Fé.
Essa palavra pequenininha é, na sua essência, pura desonestidade
intelectual em ação, potencializada, compartilhada e aplicada a certos
temas, sob certas circunstâncias e durante um certo tempo, com um
determinado fim individual ou coletivo.
Exemplificando:
Um
evangélico, digamos, recebe o diagnóstico de que tem um tumor no
cérebro que irá matá-lo em poucos meses. As chances são de que ele use
sua “fé” mais ou menos nos seguintes termos e na seguinte ordem:
O diagnóstico deve estar errado: Deus não permitiria que tal coisa ocorresse comigo.
Quando vários outros médicos confirmam o mesmo diagnóstico:
Uma operação para a extirpação do tumor vai resolver o problema. Deus vai ouvir meus pedidos de cura e vai interceder.
Quando a operação não ajuda em nada e só debilita a condição física geral:
A medicina não pode me curar, mas minha fé no meu Deus pode. Vou melhorar e me recuperar mesmo que os prognósticos sejam todos contra; não vou morrer por conta desse tumor e os médicos vão ficar boquiabertos com minha cura milagrosa. Deus vai me usar para mostrar seu poder ao mundo.
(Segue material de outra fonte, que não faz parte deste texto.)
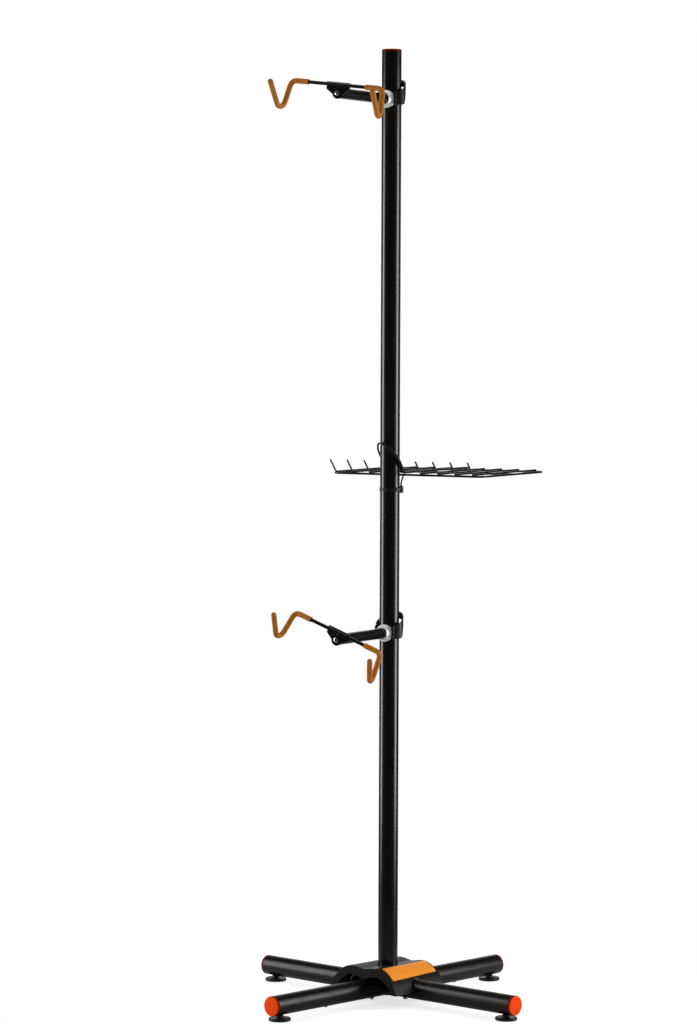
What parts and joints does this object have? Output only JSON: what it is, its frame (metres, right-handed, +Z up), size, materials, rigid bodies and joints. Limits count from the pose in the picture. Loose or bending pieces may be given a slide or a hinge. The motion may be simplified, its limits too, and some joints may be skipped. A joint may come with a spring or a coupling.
{
  "type": "bike display stand",
  "caption": "Free-standing bike display post on crossed legs with screw feet, with tilting hook cradles that slide and swivel, and a wire accessory tray.",
  "frame": {"origin": "on the floor, on the post's axis", "axes": "+Z up along the post, -Y to the front, +X to the right; the legs stand at 45 degrees to X and Y"},
  "size_m": [0.6384, 0.6933, 2.145],
  "materials": {
    "black_paint": "gloss black powder coat",
    "cover_plastic": "satin moulded",
    "black_plastic": "satin",
    "orange_plastic": "semi-gloss",
    "amber_rubber": "semi-gloss sleeve",
    "black_rubber": "matte",
    "bright_metal": "polished",
    "zinc_steel": "zinc plated"
  },
  "bodies": {
    "stand": {"base_hub": "black_paint", "base_cover": "cover_plastic", "lower_post": "black_paint", "upper_post": "black_paint", "post_joiner": "zinc_steel", "post_cap": "orange_plastic", "rear_right_leg": "black_paint", "rear_right_leg_cap": "orange_plastic", "rear_right_leg_bolt": "zinc_steel", "rear_right_leg_screw": "black_paint", "rear_left_leg": "black_paint", "rear_left_leg_cap": "orange_plastic", "rear_left_leg_bolt": "zinc_steel", "front_left_leg": "black_paint", "front_left_leg_cap": "orange_plastic", "front_left_leg_bolt": "zinc_steel", "front_left_leg_screw": "black_paint", "front_right_leg": "black_paint", "front_right_leg_cap": "orange_plastic", "front_right_leg_bolt": "zinc_steel"},
    "rear_right_stud": {"rear_right_foot_stud": "zinc_steel"},
    "rear_right_pad": {"rear_right_foot_pad": "black_plastic"},
    "rear_left_stud": {"rear_left_foot_stud": "zinc_steel"},
    "rear_left_pad": {"rear_left_foot_pad": "black_plastic"},
    "front_left_stud": {"front_left_foot_stud": "zinc_steel"},
    "front_left_pad": {"front_left_foot_pad": "black_plastic"},
    "front_right_stud": {"front_right_foot_stud": "zinc_steel"},
    "front_right_pad": {"front_right_foot_pad": "black_plastic"},
    "lower_slider": {"lower_grip_bush": "black_plastic"},
    "lower_arm": {"lower_saddle": "bright_metal", "lower_yoke": "black_paint", "lower_yoke_pin_left": "zinc_steel", "lower_yoke_pin_right": "zinc_steel", "lower_arm_tube": "black_paint", "lower_arm_end_plug": "black_paint", "lower_tilt_washer": "black_plastic", "lower_pivot_bolt": "zinc_steel"},
    "lower_cradle": {"lower_cradle_bracket": "black_paint", "lower_cradle_rod": "black_paint", "lower_hook_sleeve_left": "amber_rubber", "lower_hook_sleeve_right": "amber_rubber"},
    "upper_slider": {"upper_grip_bush": "black_plastic"},
    "upper_arm": {"upper_saddle": "bright_metal", "upper_yoke": "black_paint", "upper_yoke_pin_left": "zinc_steel", "upper_yoke_pin_right": "zinc_steel", "upper_arm_tube": "black_paint", "upper_arm_end_plug": "black_paint", "upper_tilt_washer": "black_plastic", "upper_pivot_bolt": "zinc_steel"},
    "upper_cradle": {"upper_cradle_bracket": "black_paint", "upper_cradle_rod": "black_paint", "upper_hook_sleeve_left": "amber_rubber", "upper_hook_sleeve_right": "amber_rubber"},
    "tray_slider": {"tray_bush": "black_plastic"},
    "tray": {"tray_frame": "black_paint", "tray_hanger": "black_paint", "tray_loop_sleeve": "black_rubber", "tray_rest_ring": "black_rubber"}
  },
  "joints": [
    {"name": "rear_right_foot_slide", "type": "slide", "parent": "stand", "child": "rear_right_stud", "axis": [0, 0, 1], "range_m": [-0.0101, 0]},
    {"name": "rear_right_foot_turn", "type": "hinge", "parent": "rear_right_stud", "child": "rear_right_pad", "pos_m": [0.24926, 0.24926, 0], "axis": [0, 0, 1], "range_deg": [-2880, 0]},
    {"name": "rear_left_foot_slide", "type": "slide", "parent": "stand", "child": "rear_left_stud", "axis": [0, 0, 1], "range_m": [-0.0101, 0]},
    {"name": "rear_left_foot_turn", "type": "hinge", "parent": "rear_left_stud", "child": "rear_left_pad", "pos_m": [-0.24926, 0.24926, 0], "axis": [0, 0, 1], "range_deg": [-2880, 0]},
    {"name": "front_left_foot_slide", "type": "slide", "parent": "stand", "child": "front_left_stud", "axis": [0, 0, 1], "range_m": [-0.0101, 0]},
    {"name": "front_left_foot_turn", "type": "hinge", "parent": "front_left_stud", "child": "front_left_pad", "pos_m": [-0.24926, -0.24926, 0], "axis": [0, 0, 1], "range_deg": [-2880, 0]},
    {"name": "front_right_foot_slide", "type": "slide", "parent": "stand", "child": "front_right_stud", "axis": [0, 0, 1], "range_m": [-0.0101, 0]},
    {"name": "front_right_foot_turn", "type": "hinge", "parent": "front_right_stud", "child": "front_right_pad", "pos_m": [0.24926, -0.24926, 0], "axis": [0, 0, 1], "range_deg": [-2880, 0]},
    {"name": "lower_arm_slide", "type": "slide", "parent": "stand", "child": "lower_slider", "axis": [0, 0, 1], "range_m": [-0.385, 0.12]},
    {"name": "lower_arm_swivel", "type": "hinge", "parent": "lower_slider", "child": "lower_arm", "pos_m": [0, 0, 0.835], "axis": [0, 0, 1], "continuous": true},
    {"name": "lower_cradle_tilt", "type": "hinge", "parent": "lower_arm", "child": "lower_cradle", "pos_m": [0, 0, 0.835], "axis": [-0.518, -0.8554, 0], "range_deg": [-9.2, 50.8]},
    {"name": "upper_arm_slide", "type": "slide", "parent": "stand", "child": "upper_slider", "axis": [0, 0, 1], "range_m": [-0.35, 0.03]},
    {"name": "upper_arm_swivel", "type": "hinge", "parent": "upper_slider", "child": "upper_arm", "pos_m": [0, 0, 2.032], "axis": [0, 0, 1], "continuous": true},
    {"name": "upper_cradle_tilt", "type": "hinge", "parent": "upper_arm", "child": "upper_cradle", "pos_m": [0, 0, 2.032], "axis": [-0.527, -0.8499, 0], "range_deg": [-23.5, 36.5]},
    {"name": "tray_slide", "type": "slide", "parent": "stand", "child": "tray_slider", "axis": [0, 0, 1], "range_m": [-0.08, 0.25]},
    {"name": "tray_swivel", "type": "hinge", "parent": "tray_slider", "child": "tray", "pos_m": [0, 0, 1.158], "axis": [0, 0, 1], "continuous": true}
  ],
  "couplings": [
    {"joint": "rear_right_foot_slide", "follows": "rear_right_foot_turn", "m_per_rad": 0.00019894},
    {"joint": "rear_left_foot_slide", "follows": "rear_left_foot_turn", "m_per_rad": 0.00019894},
    {"joint": "front_left_foot_slide", "follows": "front_left_foot_turn", "m_per_rad": 0.00019894},
    {"joint": "front_right_foot_slide", "follows": "front_right_foot_turn", "m_per_rad": 0.00019894}
  ]
}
Quando isso não se confirma e o fim se aproxima:
Não há por que me rebelar contra a vontade de Deus. Se minha hora chegou, eu vou partir e vou morar no Paraíso ao lado desse Deus que me ama. Se vou morrer tão jovem, de uma forma tão sofrida e lenta, é apenas porque assim Deus quer, e mesmo que eu não entenda o motivo, “existe um motivo”.
É
inegável que, entre um estágio e outro, a fé em que algo de bom vá (ou
possa) acontecer para mudar uma situação assim tão nefasta seja, de
fato, de grande conforto para o crente em questão, bem como é inegável
que umas doses a mais de qualquer bebida alcoólica nos deixe bem
alegres, desinibidos, autoconfiantes, esperançosos, etc., mesmo sem
nenhum motivo aparente para tais sentimentos, ou, o que é mais comum,
mesmo com motivos para estarmos tristes, tímidos, com baixa autoestima,
etc.
Mas
ter fé é uma condição de desonestidade intelectual que não pode ser
atingida por qualquer um. É preciso uma doutrinação eficaz,
suficientemente longa, que permita que essa desonestidade seja
subconsciente, inacessível à razão e protegida dela pela vontade
consciente de não afrontá-la.
Não se pode negar que a fé pode ser útil em muitos casos, assim como, pra mim, dois copos de caipiroska
podem ser úteis se eu não encontro coragem para abordar uma fadinha
loira que sentou bem do meu lado num bar. Mas o Barros desinibido,
articulado, galanteador, divertido, autoconfiante que ela vai conhecer
não é o mesmo Barros que eu conheço. Eu estou, no fim das contas,
vendendo gato por lebre. Estou sendo desonesto com uma outra pessoa.
Ter fé em Deus é ser desonesto consigo mesmo.